→ **What to do**
Repeat only the lines from the line containing "save(top_trim(TRIM_END_AZIMUTH, TRIM_JOIN_AZIMUTH +" through the line containing "in imported if", both included, exactly as they stand.

[Start]

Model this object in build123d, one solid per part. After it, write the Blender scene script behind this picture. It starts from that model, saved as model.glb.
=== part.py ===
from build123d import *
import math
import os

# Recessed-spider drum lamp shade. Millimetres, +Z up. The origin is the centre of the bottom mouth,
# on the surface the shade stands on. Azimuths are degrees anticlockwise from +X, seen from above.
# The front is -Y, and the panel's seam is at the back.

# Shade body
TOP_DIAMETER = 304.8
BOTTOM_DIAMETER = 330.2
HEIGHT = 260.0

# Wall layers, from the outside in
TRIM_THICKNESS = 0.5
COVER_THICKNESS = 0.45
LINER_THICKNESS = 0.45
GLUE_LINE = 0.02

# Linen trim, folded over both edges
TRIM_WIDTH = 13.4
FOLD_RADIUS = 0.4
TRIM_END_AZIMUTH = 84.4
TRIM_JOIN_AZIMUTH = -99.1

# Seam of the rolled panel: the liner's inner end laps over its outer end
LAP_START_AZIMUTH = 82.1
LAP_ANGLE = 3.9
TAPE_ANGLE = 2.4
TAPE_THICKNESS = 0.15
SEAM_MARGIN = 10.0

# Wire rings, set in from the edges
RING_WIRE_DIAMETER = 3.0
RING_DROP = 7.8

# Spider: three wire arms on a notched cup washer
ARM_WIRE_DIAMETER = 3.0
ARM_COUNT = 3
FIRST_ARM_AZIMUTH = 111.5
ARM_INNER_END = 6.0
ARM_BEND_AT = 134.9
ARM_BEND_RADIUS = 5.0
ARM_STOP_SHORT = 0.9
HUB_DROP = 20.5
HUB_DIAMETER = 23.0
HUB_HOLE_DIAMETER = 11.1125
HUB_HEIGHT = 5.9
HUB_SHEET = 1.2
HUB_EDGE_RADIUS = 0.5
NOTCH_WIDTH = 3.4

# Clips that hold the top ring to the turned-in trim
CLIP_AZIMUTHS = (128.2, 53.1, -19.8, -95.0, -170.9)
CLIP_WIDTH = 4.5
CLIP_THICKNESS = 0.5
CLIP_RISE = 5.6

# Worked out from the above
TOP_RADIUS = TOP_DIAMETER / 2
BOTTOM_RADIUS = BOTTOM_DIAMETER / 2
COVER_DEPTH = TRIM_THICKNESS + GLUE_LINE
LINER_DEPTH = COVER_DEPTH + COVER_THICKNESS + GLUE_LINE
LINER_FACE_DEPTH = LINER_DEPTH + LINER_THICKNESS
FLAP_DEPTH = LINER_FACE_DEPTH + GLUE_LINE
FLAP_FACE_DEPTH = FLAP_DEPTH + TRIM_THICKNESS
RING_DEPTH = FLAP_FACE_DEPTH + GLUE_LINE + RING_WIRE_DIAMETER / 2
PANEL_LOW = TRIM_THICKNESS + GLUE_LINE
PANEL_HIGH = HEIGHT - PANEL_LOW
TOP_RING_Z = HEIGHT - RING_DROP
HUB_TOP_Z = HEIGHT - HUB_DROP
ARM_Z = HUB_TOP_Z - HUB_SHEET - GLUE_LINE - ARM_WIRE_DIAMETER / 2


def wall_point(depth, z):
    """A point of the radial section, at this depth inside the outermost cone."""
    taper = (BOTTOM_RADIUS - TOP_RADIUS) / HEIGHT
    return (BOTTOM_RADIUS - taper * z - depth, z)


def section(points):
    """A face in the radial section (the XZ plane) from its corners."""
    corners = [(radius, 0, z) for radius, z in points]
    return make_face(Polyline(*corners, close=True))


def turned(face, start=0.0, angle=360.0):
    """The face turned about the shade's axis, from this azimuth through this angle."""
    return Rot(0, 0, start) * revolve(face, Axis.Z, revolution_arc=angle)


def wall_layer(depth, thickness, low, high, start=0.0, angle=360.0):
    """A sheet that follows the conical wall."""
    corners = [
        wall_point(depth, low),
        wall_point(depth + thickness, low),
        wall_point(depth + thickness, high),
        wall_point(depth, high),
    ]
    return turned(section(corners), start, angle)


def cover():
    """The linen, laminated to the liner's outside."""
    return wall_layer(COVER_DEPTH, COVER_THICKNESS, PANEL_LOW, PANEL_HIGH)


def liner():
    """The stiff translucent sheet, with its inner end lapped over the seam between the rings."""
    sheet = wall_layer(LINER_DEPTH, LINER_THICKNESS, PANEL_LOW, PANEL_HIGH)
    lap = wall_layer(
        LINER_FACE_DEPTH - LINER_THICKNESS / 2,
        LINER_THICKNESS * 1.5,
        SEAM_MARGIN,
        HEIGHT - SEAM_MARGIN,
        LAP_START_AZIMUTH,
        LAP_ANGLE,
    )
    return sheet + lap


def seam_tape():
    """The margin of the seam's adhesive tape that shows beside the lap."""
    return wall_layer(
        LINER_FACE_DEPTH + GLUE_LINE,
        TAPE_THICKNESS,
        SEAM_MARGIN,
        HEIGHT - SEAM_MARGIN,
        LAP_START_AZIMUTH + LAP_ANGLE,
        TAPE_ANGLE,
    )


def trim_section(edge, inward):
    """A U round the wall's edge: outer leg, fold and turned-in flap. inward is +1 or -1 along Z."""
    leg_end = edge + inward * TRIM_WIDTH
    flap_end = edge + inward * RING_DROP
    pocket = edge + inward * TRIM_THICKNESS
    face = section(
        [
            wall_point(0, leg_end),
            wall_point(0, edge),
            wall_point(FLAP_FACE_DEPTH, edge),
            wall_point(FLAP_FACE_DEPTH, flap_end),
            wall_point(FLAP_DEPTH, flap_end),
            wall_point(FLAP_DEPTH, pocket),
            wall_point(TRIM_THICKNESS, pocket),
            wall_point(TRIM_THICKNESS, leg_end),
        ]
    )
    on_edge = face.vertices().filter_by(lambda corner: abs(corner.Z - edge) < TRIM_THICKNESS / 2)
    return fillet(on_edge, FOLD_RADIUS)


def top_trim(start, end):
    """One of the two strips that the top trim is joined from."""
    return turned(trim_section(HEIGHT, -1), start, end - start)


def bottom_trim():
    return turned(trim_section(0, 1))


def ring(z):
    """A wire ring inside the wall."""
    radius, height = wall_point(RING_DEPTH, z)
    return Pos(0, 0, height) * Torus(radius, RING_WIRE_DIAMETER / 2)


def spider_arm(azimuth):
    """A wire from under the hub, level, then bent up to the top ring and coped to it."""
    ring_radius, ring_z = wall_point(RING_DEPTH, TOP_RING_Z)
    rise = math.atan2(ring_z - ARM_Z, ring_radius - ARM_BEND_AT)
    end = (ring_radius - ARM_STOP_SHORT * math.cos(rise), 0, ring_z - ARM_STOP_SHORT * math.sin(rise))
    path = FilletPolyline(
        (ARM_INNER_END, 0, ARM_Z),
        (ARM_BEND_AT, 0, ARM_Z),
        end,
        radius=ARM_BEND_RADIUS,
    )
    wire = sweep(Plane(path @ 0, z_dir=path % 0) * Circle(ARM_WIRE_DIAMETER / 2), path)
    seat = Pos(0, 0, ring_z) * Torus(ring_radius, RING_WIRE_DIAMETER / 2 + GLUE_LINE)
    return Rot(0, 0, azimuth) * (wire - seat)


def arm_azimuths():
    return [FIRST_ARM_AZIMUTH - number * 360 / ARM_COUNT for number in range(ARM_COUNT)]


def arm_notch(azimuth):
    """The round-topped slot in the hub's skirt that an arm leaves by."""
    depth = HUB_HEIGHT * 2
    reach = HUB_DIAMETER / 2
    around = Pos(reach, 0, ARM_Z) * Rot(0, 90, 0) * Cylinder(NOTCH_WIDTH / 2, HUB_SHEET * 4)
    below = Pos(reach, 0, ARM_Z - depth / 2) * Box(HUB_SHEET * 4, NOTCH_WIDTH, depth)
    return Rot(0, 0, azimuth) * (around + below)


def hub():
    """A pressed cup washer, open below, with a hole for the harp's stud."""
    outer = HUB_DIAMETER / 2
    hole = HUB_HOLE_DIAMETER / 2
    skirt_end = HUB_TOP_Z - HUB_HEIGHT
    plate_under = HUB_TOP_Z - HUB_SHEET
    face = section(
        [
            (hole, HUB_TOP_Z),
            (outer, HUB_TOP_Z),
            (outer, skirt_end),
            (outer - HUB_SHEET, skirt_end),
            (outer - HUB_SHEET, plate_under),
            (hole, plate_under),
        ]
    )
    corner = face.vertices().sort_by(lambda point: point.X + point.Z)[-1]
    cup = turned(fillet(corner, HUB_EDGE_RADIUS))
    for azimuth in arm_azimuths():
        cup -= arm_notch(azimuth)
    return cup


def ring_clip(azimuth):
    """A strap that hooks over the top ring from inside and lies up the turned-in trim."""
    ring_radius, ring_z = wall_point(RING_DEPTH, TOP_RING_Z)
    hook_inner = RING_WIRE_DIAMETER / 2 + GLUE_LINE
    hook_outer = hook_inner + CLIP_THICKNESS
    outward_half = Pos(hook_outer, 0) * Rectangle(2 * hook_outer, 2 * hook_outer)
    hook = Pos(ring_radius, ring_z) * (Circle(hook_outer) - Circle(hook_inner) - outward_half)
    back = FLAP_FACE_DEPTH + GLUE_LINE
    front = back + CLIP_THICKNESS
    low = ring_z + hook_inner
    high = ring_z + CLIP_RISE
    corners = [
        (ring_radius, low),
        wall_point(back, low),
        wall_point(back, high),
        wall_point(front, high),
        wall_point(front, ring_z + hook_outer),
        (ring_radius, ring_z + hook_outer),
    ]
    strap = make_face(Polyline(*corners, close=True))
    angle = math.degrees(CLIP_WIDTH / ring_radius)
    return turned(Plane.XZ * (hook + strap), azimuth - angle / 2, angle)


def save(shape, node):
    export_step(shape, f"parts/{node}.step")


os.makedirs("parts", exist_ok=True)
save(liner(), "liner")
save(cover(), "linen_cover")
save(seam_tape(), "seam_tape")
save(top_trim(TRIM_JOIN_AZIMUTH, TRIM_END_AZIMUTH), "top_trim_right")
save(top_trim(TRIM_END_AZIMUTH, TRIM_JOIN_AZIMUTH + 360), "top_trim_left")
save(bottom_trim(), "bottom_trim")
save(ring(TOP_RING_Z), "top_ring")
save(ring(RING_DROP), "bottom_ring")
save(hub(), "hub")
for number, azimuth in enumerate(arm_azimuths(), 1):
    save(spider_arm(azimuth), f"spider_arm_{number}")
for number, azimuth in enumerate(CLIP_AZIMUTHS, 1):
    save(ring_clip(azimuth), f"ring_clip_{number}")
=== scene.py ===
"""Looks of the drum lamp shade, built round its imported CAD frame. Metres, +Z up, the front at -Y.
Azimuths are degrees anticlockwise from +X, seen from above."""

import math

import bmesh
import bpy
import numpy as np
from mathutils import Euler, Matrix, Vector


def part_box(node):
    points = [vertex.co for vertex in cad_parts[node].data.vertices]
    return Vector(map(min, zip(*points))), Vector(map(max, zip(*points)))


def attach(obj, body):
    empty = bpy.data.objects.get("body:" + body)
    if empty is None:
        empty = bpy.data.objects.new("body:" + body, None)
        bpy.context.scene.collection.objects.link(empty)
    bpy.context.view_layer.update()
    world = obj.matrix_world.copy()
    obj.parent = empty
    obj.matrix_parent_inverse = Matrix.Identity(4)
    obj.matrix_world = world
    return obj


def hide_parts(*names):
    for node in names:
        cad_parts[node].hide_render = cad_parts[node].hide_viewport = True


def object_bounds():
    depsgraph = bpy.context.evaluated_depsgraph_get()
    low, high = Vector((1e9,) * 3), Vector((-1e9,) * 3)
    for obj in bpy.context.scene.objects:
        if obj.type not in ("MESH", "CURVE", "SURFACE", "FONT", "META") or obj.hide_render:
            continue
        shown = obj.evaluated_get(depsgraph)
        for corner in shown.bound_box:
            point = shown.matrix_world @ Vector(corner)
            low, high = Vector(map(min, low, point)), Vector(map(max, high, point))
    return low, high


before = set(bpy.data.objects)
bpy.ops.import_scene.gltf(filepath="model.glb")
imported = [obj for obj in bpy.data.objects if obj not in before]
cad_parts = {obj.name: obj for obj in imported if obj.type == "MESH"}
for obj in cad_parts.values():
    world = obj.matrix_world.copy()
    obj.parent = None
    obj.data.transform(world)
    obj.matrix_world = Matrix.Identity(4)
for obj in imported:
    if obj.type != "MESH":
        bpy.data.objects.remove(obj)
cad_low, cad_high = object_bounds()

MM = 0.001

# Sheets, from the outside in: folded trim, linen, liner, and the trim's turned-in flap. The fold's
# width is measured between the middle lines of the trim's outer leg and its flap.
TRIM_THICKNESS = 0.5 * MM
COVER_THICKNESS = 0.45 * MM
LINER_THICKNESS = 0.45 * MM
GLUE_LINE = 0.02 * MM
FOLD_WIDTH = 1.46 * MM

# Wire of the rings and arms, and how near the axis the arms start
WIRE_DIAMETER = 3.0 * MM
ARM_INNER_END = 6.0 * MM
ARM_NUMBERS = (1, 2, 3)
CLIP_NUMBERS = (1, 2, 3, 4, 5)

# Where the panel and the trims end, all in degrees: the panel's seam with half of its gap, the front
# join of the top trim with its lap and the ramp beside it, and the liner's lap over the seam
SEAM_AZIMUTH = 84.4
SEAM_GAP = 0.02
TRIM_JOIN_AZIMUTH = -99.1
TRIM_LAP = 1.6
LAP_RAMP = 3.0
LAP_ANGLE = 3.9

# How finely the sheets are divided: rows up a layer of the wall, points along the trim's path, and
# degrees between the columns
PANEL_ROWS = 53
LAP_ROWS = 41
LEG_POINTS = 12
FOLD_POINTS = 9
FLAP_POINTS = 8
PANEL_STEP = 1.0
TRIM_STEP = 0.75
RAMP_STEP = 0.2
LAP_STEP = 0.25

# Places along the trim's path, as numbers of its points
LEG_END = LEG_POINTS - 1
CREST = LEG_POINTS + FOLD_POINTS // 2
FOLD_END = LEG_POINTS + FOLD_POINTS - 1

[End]

→ **Response**
save(top_trim(TRIM_END_AZIMUTH, TRIM_JOIN_AZIMUTH + 360), "top_trim_left")
save(bottom_trim(), "bottom_trim")
save(ring(TOP_RING_Z), "top_ring")
save(ring(RING_DROP), "bottom_ring")
save(hub(), "hub")
for number, azimuth in enumerate(arm_azimuths(), 1):
    save(spider_arm(azimuth), f"spider_arm_{number}")
for number, azimuth in enumerate(CLIP_AZIMUTHS, 1):
    save(ring_clip(azimuth), f"ring_clip_{number}")
=== scene.py ===
"""Looks of the drum lamp shade, built round its imported CAD frame. Metres, +Z up, the front at -Y.
Azimuths are degrees anticlockwise from +X, seen from above."""

import math

import bmesh
import bpy
import numpy as np
from mathutils import Euler, Matrix, Vector


def part_box(node):
    points = [vertex.co for vertex in cad_parts[node].data.vertices]
    return Vector(map(min, zip(*points))), Vector(map(max, zip(*points)))


def attach(obj, body):
    empty = bpy.data.objects.get("body:" + body)
    if empty is None:
        empty = bpy.data.objects.new("body:" + body, None)
        bpy.context.scene.collection.objects.link(empty)
    bpy.context.view_layer.update()
    world = obj.matrix_world.copy()
    obj.parent = empty
    obj.matrix_parent_inverse = Matrix.Identity(4)
    obj.matrix_world = world
    return obj


def hide_parts(*names):
    for node in names:
        cad_parts[node].hide_render = cad_parts[node].hide_viewport = True


def object_bounds():
    depsgraph = bpy.context.evaluated_depsgraph_get()
    low, high = Vector((1e9,) * 3), Vector((-1e9,) * 3)
    for obj in bpy.context.scene.objects:
        if obj.type not in ("MESH", "CURVE", "SURFACE", "FONT", "META") or obj.hide_render:
            continue
        shown = obj.evaluated_get(depsgraph)
        for corner in shown.bound_box:
            point = shown.matrix_world @ Vector(corner)
            low, high = Vector(map(min, low, point)), Vector(map(max, high, point))
    return low, high


before = set(bpy.data.objects)
bpy.ops.import_scene.gltf(filepath="model.glb")
imported = [obj for obj in bpy.data.objects if obj not in before]
cad_parts = {obj.name: obj for obj in imported if obj.type == "MESH"}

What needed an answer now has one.